The project challenged the students’ skills in script-writing, animation, video editing, voiceover work, and utilizing Artificial Intelligence in creating content.

“In previous classes in high school, we used Adobe for stuff, but this was the first time I needed to make a full-on script with an intro and conclusion,” Lucas said.

Quismundo broke the project down into weekly assignments to help the student build skills to complete the video.

“I reworked their whole class after the New Year so that each week they learn a different technology that would create for them a resource that they could put into the content they created,” Quismundo said.

Creating a work focused on a historical figure from 200 years ago presented its own set of challenges.

“Obviously, there is no video of Lafayette.
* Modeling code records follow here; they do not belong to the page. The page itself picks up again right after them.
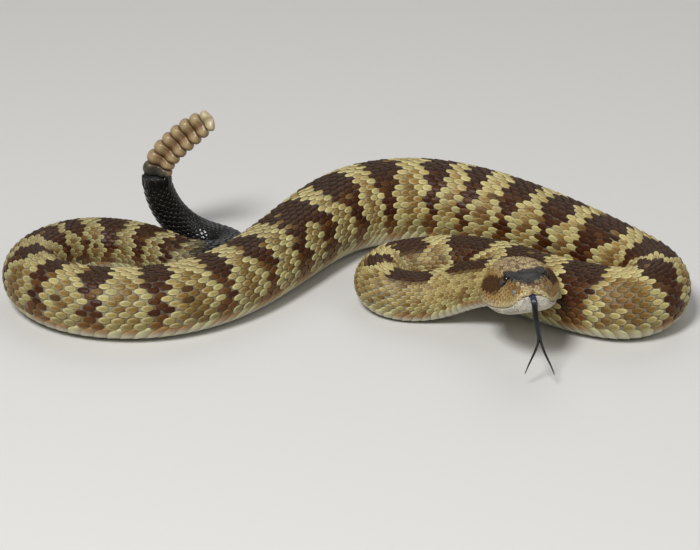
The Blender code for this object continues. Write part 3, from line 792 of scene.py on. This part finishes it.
def make_skin():
    """One skin from the snout to the rattle: a grid rolled round the spine, with the head's hollows."""
    cap = list(np.linspace(-SNOUT_CAP, 0.0, 10)[1:])
    head = list(np.arange(0.15, SCALES_START + 4, HEAD_STEP))
    body = list(np.arange(head[-1] + BODY_STEP / 2, spine.rattle - 0.6, BODY_STEP)) + [spine.rattle - 0.4]
    places = np.array(cap + head + body)
    shape = bmesh.new()
    bmesh.ops.create_grid(shape, x_segments=SKIN_AROUND, y_segments=len(places) - 1, size=0.5)
    skin = from_bmesh("skin", shape)
    flat = coordinates(skin.data)[:, :2] + 0.5
    column = np.rint(flat[:, 1] * (len(places) - 1)).astype(int)
    place, angle = places[column], (flat[:, 0] * 2 - 1) * math.pi
    x, z = section(place, angle)
    point, _, _, normal = surface(place, angle)
    deep = np.where(place < HEAD_LENGTH - 6, relief(place, x, z), 0.0)
    points = point - normal * (COAT + deep)[:, None]
    points[:, 2] = np.maximum(points[:, 2], 0.05)
    place_vertices(skin, points)
    half = np.full(len(place), 0.5)
    body_colour = body_marks(place, angle, half, half)
    light = smooth(body_colour.mean(axis=1), 0.03, 0.2)
    body_colour = blend(body_colour, SKIN_GREY, (0.24 + 0.56 * light) * (1 - smooth(place, *TAIL_BLACKENS)))
    face_colour = face_marks(place, x, z, half, half)
    face_colour = face_colour * (0.8 - 0.45 * smooth(place, 14, 18) * smooth(z, 3, 6))[:, None]
    colour = blend(face_colour, body_colour, smooth(place, HEAD_LENGTH - 3, HEAD_LENGTH + 3))
    # Painted shade darkens the head's hollows: eye sockets, heat pits, nostrils, the mouth's groove and its
    # notch.
    colour = blend(colour, HOLLOW_SHADE, smooth(deep, 0.15, 0.6))
    colour_vertices(skin, colour)
    unwrap(skin, 0.005 + 0.99 * flat[:, ::-1])
    close_surface(skin)
    return skin


def close_surface(piece):
    """Joins the two long edges of a rolled grid, closes open ends and turns the faces outwards."""
    mesh = bmesh.new()
    mesh.from_mesh(piece.data)
    bmesh.ops.remove_doubles(mesh, verts=mesh.verts, dist=0.01 * MM)
    open_edges = [edge for edge in mesh.edges if edge.is_boundary]
    bmesh.ops.holes_fill(mesh, edges=open_edges, sides=0)
    bmesh.ops.recalc_face_normals(mesh, faces=mesh.faces)
    mesh.to_mesh(piece.data)
    mesh.free()
    piece.data.shade_smooth()


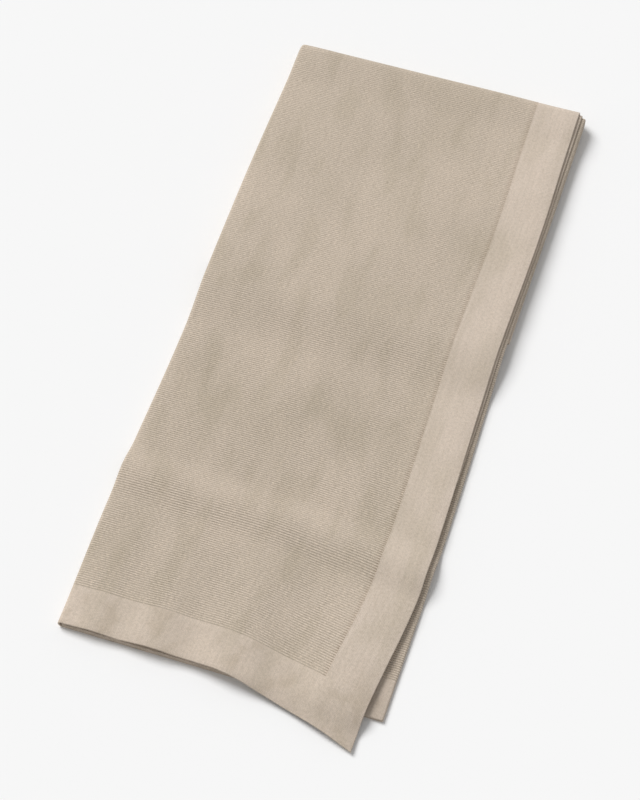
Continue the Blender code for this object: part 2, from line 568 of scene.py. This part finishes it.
@dataclass
class FoldedBlanket:
    """The blanket: one sheet of knit, both faces and their rounded edges in one closed mesh.

    The columns of ripples are rate, phase and height. Those of unevenness are rate across, rate along, phase
    and height. A rate is an angle in radians for each metre.
    """

    cloth: Cloth = field(default_factory=Cloth)
    plan: FoldPlan = field(default_factory=FoldPlan)
    ripples: Table = (
        (71.0, 0.3, 0.0010),
        (113.0, 1.9, 0.0007),
    )
    ripple_reach: float = 0.060
    unevenness: Table = (
        (17.0, 9.0, 0.4, 0.00055),
        (-11.0, 23.0, 2.2, 0.00045),
        (29.0, 14.0, 4.1, 0.00035),
    )

    def rise_of_all(self, x: Array, y: Array) -> Array:
        """Crosswise ridges that lift every layer: rounded hills whose middle line slants across.

        Args:
            x: x of the points.
            y: y of the points, from the under layers' hem.

        Returns:
            The lift in metres.
        """
        share = self.plan.share(x)
        rise = np.zeros_like(x)
        for y_left, y_right, half_width, height in self.plan.ridges:
            rise = rise + height * bump(y - (y_left + (y_right - y_left) * share), half_width)
        return rise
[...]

Even if you go to the Library of Congress website, you’ll find just a couple of images. That’s it. The visuals just aren’t there,” Quismundo said. “So they had to be extremely creative with their content and how they put it together.”

For Sommers, the answer was in her own artistic skills.

“It was taking me forever to find pictures, so I thought, ‘what if I just draw it?’” Sommers said. “Most of mine were little doodles that I made in Photoshop and then cut out to move across the screen, and I’d hoped that that would be more unique, because everyone else was doing a slideshow and AI pictures.”

The students had about a month to create and submit their videos and were recognized with their awards at a Lafayette Society luncheon March 2. The award included a cash prize, with $700 going to first place, $300 to second place, and $100 to third.

The event is one of several planned by the organization to celebrate the Farewell Tour of Lafayette. The occasion marks 200 years since the Frenchman was welcomed back to America as a “Guest of the Nation” for a tour of 24 states from 1824-1825.